_Work to be completed_
Count how many lines below contain the word "joints", then give that number alone.

_Dataset section_
──────────
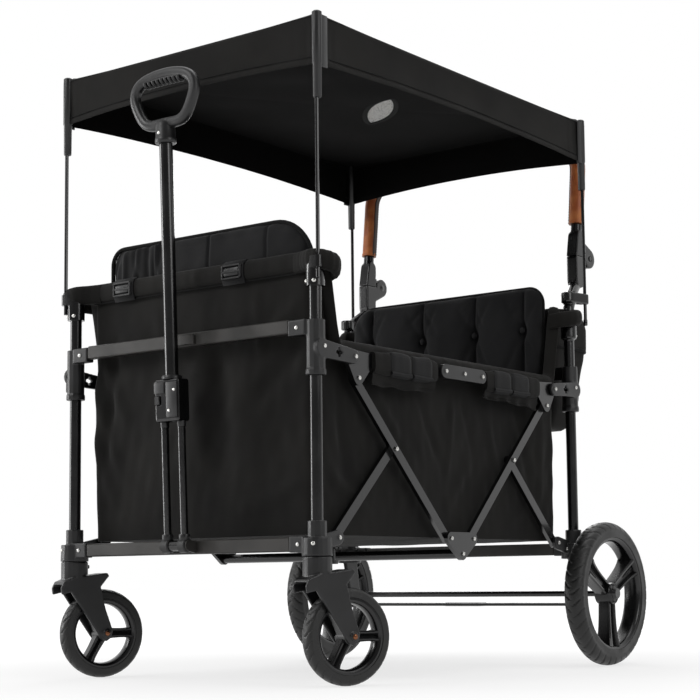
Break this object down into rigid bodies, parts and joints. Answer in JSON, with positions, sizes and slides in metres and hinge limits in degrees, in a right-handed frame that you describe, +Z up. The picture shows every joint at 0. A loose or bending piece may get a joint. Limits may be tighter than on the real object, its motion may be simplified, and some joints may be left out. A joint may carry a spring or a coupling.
{
  "type": "folding wagon",
  "caption": "Folding child wagon: cloth tub with facing padded seats on a side scissor frame, canopy on poles, swivel casters, large rear wheels, pull handle and push handle",
  "frame": {"origin": "on the floor under the middle of the bounding box", "axes": "+Z up, -Y forward (pull handle and casters), +X to the left of a person who pushes from behind"},
  "size_m": [0.762, 1.1033, 1.1389],
  "materials": {
    "black_steel": "gloss black powder coat on steel tube",
    "grey_steel": "satin graphite powder coat on rectangular tube",
    "nylon": "fine textured black moulded nylon",
    "tyre": "black moulded rubber with a shallow tread",
    "rubber": "black rubber tread moulded on a black nylon wheel",
    "canvas": "black woven polyester, matte",
    "leather": "smooth cognac leather, stitched"
  },
  "bodies": {
    "front_end": {"front_post_left": "black_steel", "front_post_right": "black_steel", "front_foot_left": "nylon", "front_foot_right": "nylon", "front_lower_bar": "grey_steel", "canopy_pole_front_left": "black_steel", "canopy_pole_front_right": "black_steel", "tub": "canvas", "canopy": "canvas", "front_seat_back": "canvas"},
    "rear_end": {"rear_post_left": "black_steel", "rear_post_right": "black_steel", "rear_foot_left": "nylon", "rear_foot_right": "nylon", "rear_lower_bar": "grey_steel", "rear_axle": "black_steel", "canopy_pole_rear_left": "black_steel", "canopy_pole_rear_right": "black_steel", "rear_seat_back": "canvas", "storage_bag": "canvas"},
    "front_carriage": {"front_collar_left": "nylon", "front_collar_right": "nylon", "front_upper_bar": "grey_steel"},
    "rear_carriage": {"rear_collar_bar": "nylon"},
    "rail_connectors": {"rail_connector_left": "nylon", "rail_connector_right": "nylon"},
    "cross_tube": {"cross_tube": "black_steel"},
    "pull_handle": {"pull_handle_yoke": "black_steel"},
    "pull_slide": {"pull_handle_tube": "black_steel", "pull_handle_grip": "nylon"},
    "handle_button": {"handle_button": "nylon"},
    "collar_button": {"collar_button": "nylon"},
    "push_handle": {"push_hub_left": "nylon", "push_hub_right": "nylon", "leather_grip": "leather"},
    "brake": {"brake_bar": "black_steel"},
    "front_struts": {"front_strut_left": "black_steel", "front_strut_right": "black_steel"},
    "front_braces": {"front_brace_left": "black_steel", "front_brace_right": "black_steel"},
    "front_rails": {"front_rail_left": "black_steel", "front_rail_right": "black_steel"},
    "front_seat": {"front_seat_cushion": "canvas"},
    "rear_struts": {"rear_strut_left": "black_steel", "rear_strut_right": "black_steel"},
    "rear_braces": {"rear_brace_left": "black_steel", "rear_brace_right": "black_steel"},
    "rear_rails": {"rear_rail_left": "black_steel", "rear_rail_right": "black_steel"},
    "rear_seat": {"rear_seat_cushion": "canvas"},
    "caster_left": {"caster_fork_left": "nylon"},
    "caster_wheel_left": {"caster_wheel_left": "rubber"},
    "caster_lock_left": {"caster_lock_left": "nylon"},
    "rear_wheel_left": {"rear_wheel_left": "nylon", "rear_tyre_left": "tyre"},
    "caster_right": {"caster_fork_right": "nylon"},
    "caster_wheel_right": {"caster_wheel_right": "rubber"},
    "caster_lock_right": {"caster_lock_right": "nylon"},
    "rear_wheel_right": {"rear_wheel_right": "nylon", "rear_tyre_right": "tyre"}
  },
  "joints": [
    {"name": "fold", "type": "slide", "parent": "front_end", "child": "rear_end", "axis": [0, -1, 0], "range_m": [0, 0.4478], "deforming": ["tub", "canopy"]},
    {"name": "front_collar_travel", "type": "slide", "parent": "front_end", "child": "front_carriage", "axis": [0, 0, 1], "range_m": [0, 0.0559]},
    {"name": "front_rail_hinge", "type": "hinge", "parent": "front_carriage", "child": "front_rails", "pos_m": [0, -0.38165, 0.556], "axis": [1, 0, 0], "range_deg": [0, 80]},
    {"name": "front_strut_hinge", "type": "hinge", "parent": "front_end", "child": "front_struts", "pos_m": [0, -0.40965, 0.247], "axis": [1, 0, 0], "range_deg": [0, 25.7]},
    {"name": "front_scissor_pivot", "type": "hinge", "parent": "front_struts", "child": "front_braces", "pos_m": [0, -0.24465, 0.406], "axis": [-1, 0, 0], "range_deg": [0, 66.08]},
    {"name": "front_seat_hinge", "type": "hinge", "parent": "front_end", "child": "front_seat", "pos_m": [0, -0.39915, 0.452], "axis": [1, 0, 0], "range_deg": [0, 85]},
    {"name": "rear_collar_travel", "type": "slide", "parent": "rear_end", "child": "rear_carriage", "axis": [0, 0, 1], "range_m": [0, 0.0559]},
    {"name": "rear_rail_hinge", "type": "hinge", "parent": "rear_carriage", "child": "rear_rails", "pos_m": [0, 0.28235, 0.556], "axis": [-1, 0, 0], "range_deg": [0, 80]},
    {"name": "rear_strut_hinge", "type": "hinge", "parent": "rear_end", "child": "rear_struts", "pos_m": [0, 0.31035, 0.247], "axis": [-1, 0, 0], "range_deg": [0, 25.7]},
    {"name": "rear_scissor_pivot", "type": "hinge", "parent": "rear_struts", "child": "rear_braces", "pos_m": [0, 0.14535, 0.406], "axis": [1, 0, 0], "range_deg": [0, 66.08]},
    {"name": "rear_seat_hinge", "type": "hinge", "parent": "rear_end", "child": "rear_seat", "pos_m": [0, 0.29985, 0.452], "axis": [-1, 0, 0], "range_deg": [0, 85]},
    {"name": "connector_hinge", "type": "hinge", "parent": "front_rails", "child": "rail_connectors", "pos_m": [0, -0.11065, 0.556], "axis": [-1, 0, 0], "range_deg": [0, 80]},
    {"name": "cross_tube_hinge", "type": "hinge", "parent": "front_braces", "child": "cross_tube", "pos_m": [0, -0.08665, 0.25], "axis": [1, 0, 0], "range_deg": [0, 40.38]},
    {"name": "caster_swivel_left", "type": "hinge", "parent": "front_end", "child": "caster_left", "pos_m": [0.29, -0.46965, 0.19], "axis": [0, 0, 1], "continuous": true},
    {"name": "caster_roll_left", "type": "hinge", "parent": "caster_left", "child": "caster_wheel_left", "pos_m": [0.30881, -0.41797, 0.08179], "axis": [0.9397, -0.342, 0], "continuous": true},
    {"name": "caster_lock_press_left", "type": "slide", "parent": "front_end", "child": "caster_lock_left", "axis": [0, 0, -1], "range_m": [0, 0.004]},
    {"name": "rear_roll_left", "type": "hinge", "parent": "rear_end", "child": "rear_wheel_left", "pos_m": [0.355, 0.38535, 0.14409], "axis": [1, 0, 0], "continuous": true},
    {"name": "caster_swivel_right", "type": "hinge", "parent": "front_end", "child": "caster_right", "pos_m": [-0.29, -0.46965, 0.19], "axis": [0, 0, 1], "continuous": true},
    {"name": "caster_roll_right", "type": "hinge", "parent": "caster_right", "child": "caster_wheel_right", "pos_m": [-0.27119, -0.41797, 0.08179], "axis": [0.9397, -0.342, 0], "continuous": true},
    {"name": "caster_lock_press_right", "type": "slide", "parent": "front_end", "child": "caster_lock_right", "axis": [0, 0, -1], "range_m": [0, 0.004]},
    {"name": "rear_roll_right", "type": "hinge", "parent": "rear_end", "child": "rear_wheel_right", "pos_m": [-0.355, 0.38535, 0.14409], "axis": [1, 0, 0], "continuous": true},
    {"name": "brake_pedal", "type": "hinge", "parent": "rear_end", "child": "brake", "pos_m": [0, 0.38535, 0.14409], "axis": [-1, 0, 0], "range_deg": [0, 18]},
    {"name": "pull_tilt", "type": "hinge", "parent": "front_end", "child": "pull_handle", "pos_m": [0, -0.50165, 0.238], "axis": [1, 0, 0], "range_deg": [0, 85]},
    {"name": "pull_extend", "type": "slide", "parent": "pull_handle", "child": "pull_slide", "axis": [0, -0.0384, 0.9993], "range_m": [-0.19, 0]},
    {"name": "clamp_button", "type": "slide", "parent": "pull_handle", "child": "handle_button", "axis": [0, 0.9993, 0.0384], "range_m": [0, 0.003], "stiffness_N_per_m": 300},
    {"name": "collar_release", "type": "slide", "parent": "front_carriage", "child": "collar_button", "axis": [1, 0, 0], "range_m": [0, 0.003], "stiffness_N_per_m": 300},
    {"name": "push_fold", "type": "hinge", "parent": "rear_end", "child": "push_handle", "pos_m": [0, 0.47035, 0.853], "axis": [-1, 0, 0], "range_deg": [0, 145]}
  ],
  "couplings": [
    {"joint": "front_collar_travel", "follows": "fold", "ratio": 0.12478},
    {"joint": "front_rail_hinge", "follows": "fold", "rad_per_m": 3.1175},
    {"joint": "front_strut_hinge", "follows": "fold", "rad_per_m": 1.0013},
    {"joint": "front_scissor_pivot", "follows": "fold", "rad_per_m": 2.5746},
    {"joint": "front_seat_hinge", "follows": "fold", "rad_per_m": 3.3123},
    {"joint": "rear_collar_travel", "follows": "fold", "ratio": 0.12478},
    {"joint": "rear_rail_hinge", "follows": "fold", "rad_per_m": 3.1175},
    {"joint": "rear_strut_hinge", "follows": "fold", "rad_per_m": 1.0013},
    {"joint": "rear_scissor_pivot", "follows": "fold", "rad_per_m": 2.5746},
    {"joint": "rear_seat_hinge", "follows": "fold", "rad_per_m": 3.3123},
    {"joint": "connector_hinge", "follows": "fold", "rad_per_m": 3.1175},
    {"joint": "cross_tube_hinge", "follows": "fold", "rad_per_m": 1.5733}
  ]
}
──────────
_Output_
2